Your task is to tally the lines of the listing containing the word "names" and report the figure alone.

-------- Task input

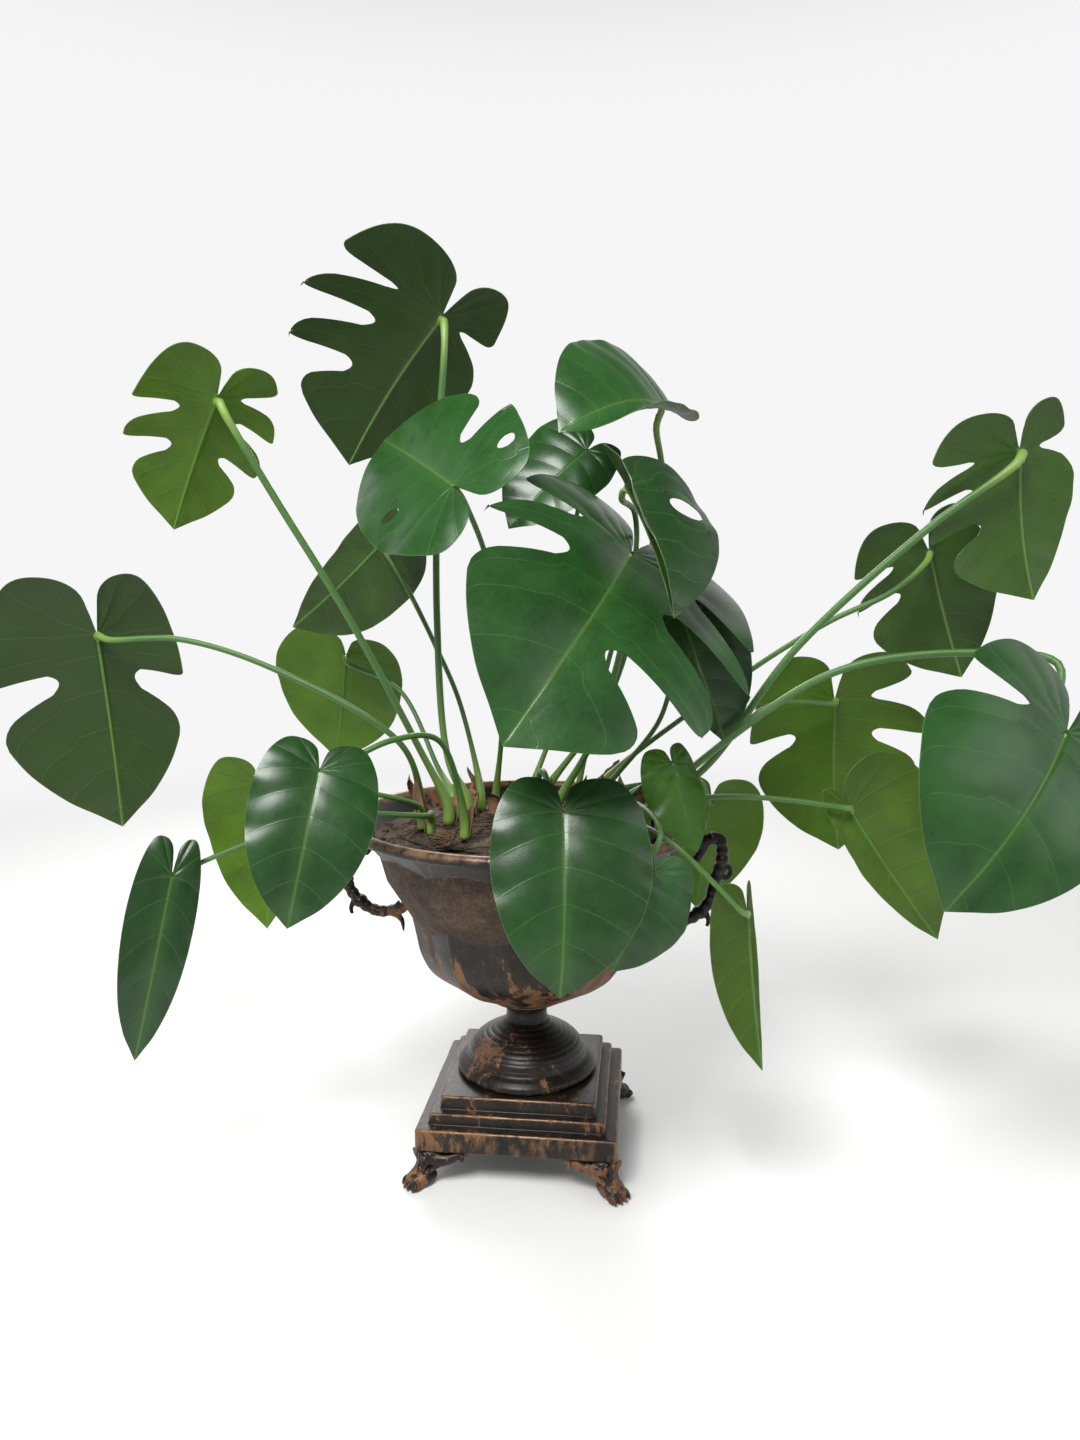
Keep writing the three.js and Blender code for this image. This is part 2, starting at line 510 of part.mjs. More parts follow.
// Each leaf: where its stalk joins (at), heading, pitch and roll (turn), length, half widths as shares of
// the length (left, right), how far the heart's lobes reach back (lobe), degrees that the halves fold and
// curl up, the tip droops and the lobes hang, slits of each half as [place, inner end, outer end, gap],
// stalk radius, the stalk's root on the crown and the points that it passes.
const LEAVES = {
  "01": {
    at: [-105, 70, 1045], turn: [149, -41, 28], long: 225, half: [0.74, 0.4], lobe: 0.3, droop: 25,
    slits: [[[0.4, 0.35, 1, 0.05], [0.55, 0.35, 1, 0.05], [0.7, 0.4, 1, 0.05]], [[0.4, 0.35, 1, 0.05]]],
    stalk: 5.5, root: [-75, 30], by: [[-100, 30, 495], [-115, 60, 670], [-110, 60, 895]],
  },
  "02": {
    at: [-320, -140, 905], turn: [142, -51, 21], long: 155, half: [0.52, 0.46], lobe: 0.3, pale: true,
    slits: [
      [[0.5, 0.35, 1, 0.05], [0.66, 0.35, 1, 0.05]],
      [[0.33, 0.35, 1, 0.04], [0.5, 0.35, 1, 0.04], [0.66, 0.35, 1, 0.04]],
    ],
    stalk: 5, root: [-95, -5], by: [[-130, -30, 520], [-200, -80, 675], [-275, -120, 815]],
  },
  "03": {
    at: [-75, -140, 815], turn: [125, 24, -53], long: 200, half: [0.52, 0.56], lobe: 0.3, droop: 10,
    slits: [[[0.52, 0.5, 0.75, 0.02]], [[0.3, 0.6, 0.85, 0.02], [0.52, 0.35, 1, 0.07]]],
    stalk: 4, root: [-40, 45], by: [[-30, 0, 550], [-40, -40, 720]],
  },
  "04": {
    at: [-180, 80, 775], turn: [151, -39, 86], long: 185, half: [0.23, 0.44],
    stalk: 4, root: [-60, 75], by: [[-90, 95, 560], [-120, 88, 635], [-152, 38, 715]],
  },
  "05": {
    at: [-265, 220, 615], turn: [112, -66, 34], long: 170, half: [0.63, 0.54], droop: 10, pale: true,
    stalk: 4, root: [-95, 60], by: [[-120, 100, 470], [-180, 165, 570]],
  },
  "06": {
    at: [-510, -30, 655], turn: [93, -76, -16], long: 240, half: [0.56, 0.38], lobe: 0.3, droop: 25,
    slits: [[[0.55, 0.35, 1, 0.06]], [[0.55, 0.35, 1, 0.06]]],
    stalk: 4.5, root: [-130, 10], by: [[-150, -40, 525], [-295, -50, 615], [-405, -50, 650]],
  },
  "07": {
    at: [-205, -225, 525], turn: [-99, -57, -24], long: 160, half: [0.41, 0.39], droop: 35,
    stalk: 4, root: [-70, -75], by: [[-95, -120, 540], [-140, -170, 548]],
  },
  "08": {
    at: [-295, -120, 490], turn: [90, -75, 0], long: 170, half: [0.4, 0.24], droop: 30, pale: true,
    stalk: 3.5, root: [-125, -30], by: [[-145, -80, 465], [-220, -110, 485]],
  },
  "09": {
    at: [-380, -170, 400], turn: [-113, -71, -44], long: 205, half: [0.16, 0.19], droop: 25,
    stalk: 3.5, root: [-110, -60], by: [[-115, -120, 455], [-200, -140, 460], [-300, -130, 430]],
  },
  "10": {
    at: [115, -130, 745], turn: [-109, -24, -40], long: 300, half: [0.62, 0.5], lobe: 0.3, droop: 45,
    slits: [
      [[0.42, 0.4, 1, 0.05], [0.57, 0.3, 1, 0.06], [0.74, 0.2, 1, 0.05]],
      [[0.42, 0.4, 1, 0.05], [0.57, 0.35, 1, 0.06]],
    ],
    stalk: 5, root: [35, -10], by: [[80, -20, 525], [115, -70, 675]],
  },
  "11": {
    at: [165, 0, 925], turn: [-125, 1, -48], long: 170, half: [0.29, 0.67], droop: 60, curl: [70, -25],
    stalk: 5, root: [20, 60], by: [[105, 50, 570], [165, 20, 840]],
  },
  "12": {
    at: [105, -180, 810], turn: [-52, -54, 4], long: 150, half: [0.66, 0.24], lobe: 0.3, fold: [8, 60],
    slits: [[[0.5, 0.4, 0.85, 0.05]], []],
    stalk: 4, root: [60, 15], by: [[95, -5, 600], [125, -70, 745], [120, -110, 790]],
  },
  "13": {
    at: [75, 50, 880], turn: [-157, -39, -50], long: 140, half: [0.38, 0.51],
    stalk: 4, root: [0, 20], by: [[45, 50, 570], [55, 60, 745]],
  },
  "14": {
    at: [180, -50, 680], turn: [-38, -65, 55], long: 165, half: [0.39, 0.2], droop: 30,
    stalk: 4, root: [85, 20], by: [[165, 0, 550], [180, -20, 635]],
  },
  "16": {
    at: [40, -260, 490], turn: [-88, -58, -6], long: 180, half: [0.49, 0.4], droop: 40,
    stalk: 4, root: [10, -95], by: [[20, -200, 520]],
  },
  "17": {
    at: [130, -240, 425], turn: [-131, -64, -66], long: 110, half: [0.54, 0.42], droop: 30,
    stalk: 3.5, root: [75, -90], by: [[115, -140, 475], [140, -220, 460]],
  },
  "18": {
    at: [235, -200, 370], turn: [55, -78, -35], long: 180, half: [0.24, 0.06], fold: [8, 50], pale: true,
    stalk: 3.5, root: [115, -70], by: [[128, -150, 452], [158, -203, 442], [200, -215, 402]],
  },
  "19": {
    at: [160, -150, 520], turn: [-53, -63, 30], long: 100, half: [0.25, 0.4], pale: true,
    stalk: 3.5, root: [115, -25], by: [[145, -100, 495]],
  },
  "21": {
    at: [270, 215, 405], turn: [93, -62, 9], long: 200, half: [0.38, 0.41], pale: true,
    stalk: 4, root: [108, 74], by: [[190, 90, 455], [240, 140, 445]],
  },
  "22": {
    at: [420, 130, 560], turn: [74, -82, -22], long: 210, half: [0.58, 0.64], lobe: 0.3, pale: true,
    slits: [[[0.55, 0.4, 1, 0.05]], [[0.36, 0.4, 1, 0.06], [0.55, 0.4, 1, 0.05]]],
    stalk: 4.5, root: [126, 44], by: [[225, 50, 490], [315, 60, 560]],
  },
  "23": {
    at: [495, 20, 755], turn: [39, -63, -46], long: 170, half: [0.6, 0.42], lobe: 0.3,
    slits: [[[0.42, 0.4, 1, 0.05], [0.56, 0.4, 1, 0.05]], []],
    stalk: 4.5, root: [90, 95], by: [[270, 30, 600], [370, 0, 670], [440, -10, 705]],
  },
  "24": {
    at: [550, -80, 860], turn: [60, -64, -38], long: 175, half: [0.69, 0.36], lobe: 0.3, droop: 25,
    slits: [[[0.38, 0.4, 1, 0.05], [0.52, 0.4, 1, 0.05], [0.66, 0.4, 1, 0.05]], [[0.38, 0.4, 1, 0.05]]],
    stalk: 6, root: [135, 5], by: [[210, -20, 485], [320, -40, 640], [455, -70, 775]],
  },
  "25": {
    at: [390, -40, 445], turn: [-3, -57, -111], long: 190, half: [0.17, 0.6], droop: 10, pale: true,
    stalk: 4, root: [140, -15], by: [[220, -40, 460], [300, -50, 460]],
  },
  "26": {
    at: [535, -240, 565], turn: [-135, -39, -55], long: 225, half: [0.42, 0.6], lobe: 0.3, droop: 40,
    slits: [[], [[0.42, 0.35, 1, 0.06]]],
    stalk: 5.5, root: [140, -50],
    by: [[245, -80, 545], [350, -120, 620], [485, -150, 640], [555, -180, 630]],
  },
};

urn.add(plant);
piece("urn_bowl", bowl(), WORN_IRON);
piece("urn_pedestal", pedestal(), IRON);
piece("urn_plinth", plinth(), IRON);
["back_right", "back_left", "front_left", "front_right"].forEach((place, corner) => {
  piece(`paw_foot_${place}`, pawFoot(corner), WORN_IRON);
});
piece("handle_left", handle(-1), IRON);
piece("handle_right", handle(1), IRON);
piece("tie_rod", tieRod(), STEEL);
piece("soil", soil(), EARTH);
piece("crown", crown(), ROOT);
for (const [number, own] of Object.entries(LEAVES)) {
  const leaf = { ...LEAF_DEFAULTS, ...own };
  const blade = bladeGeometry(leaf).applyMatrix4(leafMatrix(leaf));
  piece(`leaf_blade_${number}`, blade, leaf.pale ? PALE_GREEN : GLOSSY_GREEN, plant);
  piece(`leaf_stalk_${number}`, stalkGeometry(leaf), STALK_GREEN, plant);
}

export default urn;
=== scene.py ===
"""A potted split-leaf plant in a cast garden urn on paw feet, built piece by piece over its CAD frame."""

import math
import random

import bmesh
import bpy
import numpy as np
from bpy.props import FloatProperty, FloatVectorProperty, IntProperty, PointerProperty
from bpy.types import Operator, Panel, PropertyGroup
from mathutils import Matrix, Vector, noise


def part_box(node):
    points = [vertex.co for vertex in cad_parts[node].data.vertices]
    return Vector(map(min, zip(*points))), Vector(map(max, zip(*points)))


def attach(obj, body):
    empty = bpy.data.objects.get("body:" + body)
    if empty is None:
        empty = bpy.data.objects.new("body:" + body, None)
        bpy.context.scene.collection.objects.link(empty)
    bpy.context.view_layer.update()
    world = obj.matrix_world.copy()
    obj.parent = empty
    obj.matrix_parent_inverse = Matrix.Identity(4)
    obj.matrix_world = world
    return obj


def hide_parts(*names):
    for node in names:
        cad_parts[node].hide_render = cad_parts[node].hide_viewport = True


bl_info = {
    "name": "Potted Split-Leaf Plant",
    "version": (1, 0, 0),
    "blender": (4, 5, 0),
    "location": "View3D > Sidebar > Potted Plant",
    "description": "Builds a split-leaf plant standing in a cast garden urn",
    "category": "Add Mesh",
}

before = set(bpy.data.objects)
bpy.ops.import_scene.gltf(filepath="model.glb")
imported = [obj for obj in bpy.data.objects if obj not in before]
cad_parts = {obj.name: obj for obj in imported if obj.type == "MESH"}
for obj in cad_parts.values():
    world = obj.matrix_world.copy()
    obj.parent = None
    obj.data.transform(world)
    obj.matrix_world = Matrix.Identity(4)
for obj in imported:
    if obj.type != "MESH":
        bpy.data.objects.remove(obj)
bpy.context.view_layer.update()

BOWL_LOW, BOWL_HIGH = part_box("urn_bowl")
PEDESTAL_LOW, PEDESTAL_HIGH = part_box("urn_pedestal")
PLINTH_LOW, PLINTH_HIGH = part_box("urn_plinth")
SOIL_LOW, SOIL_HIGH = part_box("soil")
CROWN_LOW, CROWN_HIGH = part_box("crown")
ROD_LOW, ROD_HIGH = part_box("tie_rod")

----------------
-------- Task input

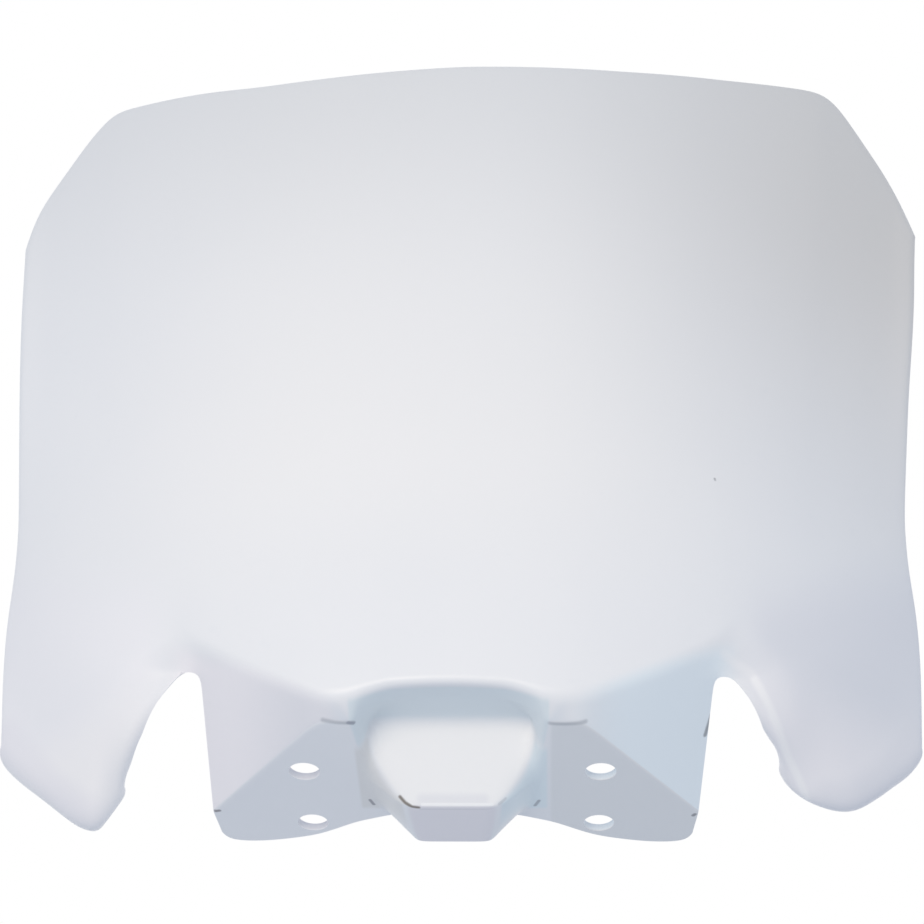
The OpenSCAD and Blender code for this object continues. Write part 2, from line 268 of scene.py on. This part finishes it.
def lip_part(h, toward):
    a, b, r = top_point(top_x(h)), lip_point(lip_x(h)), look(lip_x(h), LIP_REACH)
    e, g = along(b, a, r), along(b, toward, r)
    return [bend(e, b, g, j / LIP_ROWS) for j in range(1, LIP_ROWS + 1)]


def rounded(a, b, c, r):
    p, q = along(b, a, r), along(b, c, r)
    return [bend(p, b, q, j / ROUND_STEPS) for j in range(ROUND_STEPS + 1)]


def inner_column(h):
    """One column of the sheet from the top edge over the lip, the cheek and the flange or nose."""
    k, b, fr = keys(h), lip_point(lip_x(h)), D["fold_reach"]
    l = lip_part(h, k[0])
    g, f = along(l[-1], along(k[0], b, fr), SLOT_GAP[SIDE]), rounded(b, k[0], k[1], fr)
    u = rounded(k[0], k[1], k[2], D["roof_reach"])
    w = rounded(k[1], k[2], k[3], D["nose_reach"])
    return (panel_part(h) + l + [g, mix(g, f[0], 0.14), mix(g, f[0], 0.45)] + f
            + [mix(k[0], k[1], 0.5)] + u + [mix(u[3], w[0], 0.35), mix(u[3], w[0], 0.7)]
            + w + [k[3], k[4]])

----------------
-------- Task input

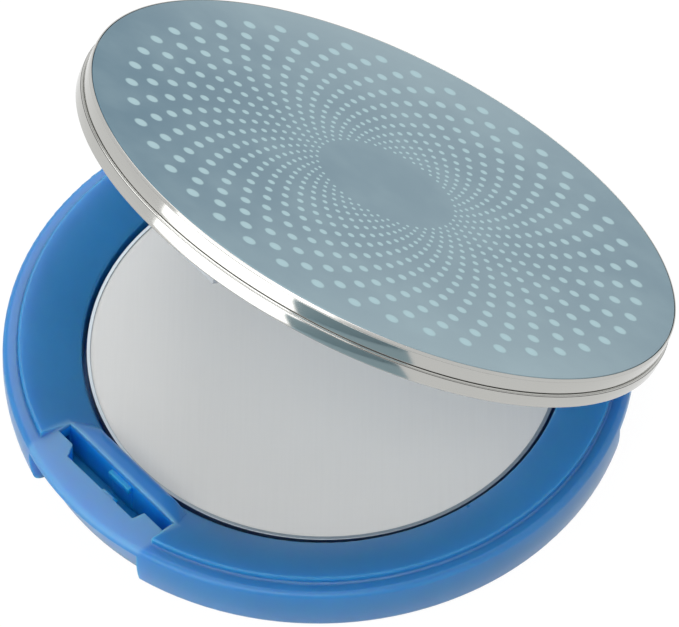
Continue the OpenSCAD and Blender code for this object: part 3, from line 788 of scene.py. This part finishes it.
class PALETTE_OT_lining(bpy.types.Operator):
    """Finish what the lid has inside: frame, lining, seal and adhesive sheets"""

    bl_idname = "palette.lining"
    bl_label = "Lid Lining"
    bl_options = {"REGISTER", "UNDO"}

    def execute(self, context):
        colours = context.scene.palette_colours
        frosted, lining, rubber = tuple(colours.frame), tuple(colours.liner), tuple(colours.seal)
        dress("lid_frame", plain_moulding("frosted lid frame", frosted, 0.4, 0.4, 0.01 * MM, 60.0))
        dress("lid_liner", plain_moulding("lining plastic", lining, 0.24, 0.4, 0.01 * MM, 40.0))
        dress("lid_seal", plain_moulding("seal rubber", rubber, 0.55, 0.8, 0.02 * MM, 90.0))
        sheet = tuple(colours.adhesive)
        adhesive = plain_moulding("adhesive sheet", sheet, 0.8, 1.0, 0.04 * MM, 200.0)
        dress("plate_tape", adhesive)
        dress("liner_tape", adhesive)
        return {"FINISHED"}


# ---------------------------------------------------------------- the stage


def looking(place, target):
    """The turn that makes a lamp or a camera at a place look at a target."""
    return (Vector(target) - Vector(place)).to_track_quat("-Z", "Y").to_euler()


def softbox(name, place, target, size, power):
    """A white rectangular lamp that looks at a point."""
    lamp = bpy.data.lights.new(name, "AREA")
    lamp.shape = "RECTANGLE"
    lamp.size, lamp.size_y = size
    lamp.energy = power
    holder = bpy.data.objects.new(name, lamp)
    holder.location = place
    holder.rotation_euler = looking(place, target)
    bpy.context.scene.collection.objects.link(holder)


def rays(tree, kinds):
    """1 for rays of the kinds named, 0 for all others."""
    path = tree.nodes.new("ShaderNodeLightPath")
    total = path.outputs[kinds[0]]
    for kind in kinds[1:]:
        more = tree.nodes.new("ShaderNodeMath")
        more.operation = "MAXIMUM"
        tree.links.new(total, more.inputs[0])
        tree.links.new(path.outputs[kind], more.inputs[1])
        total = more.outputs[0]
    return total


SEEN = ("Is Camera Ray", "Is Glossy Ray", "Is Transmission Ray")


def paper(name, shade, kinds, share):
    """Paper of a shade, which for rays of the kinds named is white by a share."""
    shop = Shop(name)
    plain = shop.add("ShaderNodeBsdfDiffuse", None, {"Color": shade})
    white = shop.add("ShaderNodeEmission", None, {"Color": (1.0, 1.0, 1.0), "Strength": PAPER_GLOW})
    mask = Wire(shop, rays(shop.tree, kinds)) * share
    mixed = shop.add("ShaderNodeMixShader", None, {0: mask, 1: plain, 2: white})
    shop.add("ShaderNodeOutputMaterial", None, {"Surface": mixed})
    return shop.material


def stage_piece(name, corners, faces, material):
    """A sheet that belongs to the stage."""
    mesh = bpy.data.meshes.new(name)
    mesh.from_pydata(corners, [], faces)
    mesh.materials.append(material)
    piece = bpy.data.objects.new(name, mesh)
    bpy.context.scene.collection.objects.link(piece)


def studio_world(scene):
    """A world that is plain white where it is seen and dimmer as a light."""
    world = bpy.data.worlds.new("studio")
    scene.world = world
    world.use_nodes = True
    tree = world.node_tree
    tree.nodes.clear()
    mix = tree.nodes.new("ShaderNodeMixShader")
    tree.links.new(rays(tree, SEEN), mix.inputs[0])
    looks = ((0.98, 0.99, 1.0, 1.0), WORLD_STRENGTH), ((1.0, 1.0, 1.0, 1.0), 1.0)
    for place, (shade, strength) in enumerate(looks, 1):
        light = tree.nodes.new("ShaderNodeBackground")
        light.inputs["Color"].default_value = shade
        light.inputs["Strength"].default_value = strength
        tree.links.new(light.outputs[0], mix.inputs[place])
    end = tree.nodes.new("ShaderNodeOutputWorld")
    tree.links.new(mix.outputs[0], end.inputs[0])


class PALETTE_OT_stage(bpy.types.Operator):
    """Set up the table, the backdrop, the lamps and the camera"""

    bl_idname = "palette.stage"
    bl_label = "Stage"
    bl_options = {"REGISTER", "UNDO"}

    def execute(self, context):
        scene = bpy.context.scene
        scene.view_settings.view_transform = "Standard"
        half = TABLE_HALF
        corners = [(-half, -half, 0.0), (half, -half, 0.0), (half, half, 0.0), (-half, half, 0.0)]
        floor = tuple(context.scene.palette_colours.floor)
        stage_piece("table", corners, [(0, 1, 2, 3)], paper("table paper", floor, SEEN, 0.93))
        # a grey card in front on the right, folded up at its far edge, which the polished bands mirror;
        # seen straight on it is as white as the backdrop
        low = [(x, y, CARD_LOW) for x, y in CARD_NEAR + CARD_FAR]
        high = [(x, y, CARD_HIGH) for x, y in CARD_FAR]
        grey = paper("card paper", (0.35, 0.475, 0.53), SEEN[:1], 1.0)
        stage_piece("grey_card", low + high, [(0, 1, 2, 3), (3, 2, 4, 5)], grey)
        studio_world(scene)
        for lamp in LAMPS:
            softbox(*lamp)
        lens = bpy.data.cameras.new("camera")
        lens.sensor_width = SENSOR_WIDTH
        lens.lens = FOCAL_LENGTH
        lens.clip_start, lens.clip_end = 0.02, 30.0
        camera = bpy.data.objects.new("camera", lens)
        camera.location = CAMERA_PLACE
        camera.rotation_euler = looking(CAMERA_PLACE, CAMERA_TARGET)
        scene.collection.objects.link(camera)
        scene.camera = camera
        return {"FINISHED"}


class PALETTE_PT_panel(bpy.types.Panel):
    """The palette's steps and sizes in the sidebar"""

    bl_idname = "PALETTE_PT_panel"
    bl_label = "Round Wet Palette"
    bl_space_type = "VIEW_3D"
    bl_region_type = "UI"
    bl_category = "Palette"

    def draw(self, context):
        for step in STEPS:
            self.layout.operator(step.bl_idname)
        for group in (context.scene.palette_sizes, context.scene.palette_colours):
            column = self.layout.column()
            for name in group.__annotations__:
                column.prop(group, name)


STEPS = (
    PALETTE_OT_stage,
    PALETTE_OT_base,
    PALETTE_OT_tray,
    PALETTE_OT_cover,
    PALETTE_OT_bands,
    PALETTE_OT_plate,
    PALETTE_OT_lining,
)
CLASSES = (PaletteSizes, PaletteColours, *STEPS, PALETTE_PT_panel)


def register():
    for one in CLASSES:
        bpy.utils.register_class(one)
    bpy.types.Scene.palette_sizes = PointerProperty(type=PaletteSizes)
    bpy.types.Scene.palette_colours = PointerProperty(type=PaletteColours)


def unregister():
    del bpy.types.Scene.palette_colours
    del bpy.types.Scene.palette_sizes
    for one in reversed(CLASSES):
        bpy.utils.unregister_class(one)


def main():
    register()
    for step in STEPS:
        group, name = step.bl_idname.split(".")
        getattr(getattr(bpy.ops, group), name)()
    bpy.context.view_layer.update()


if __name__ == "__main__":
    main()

----------------

Worked answer →
2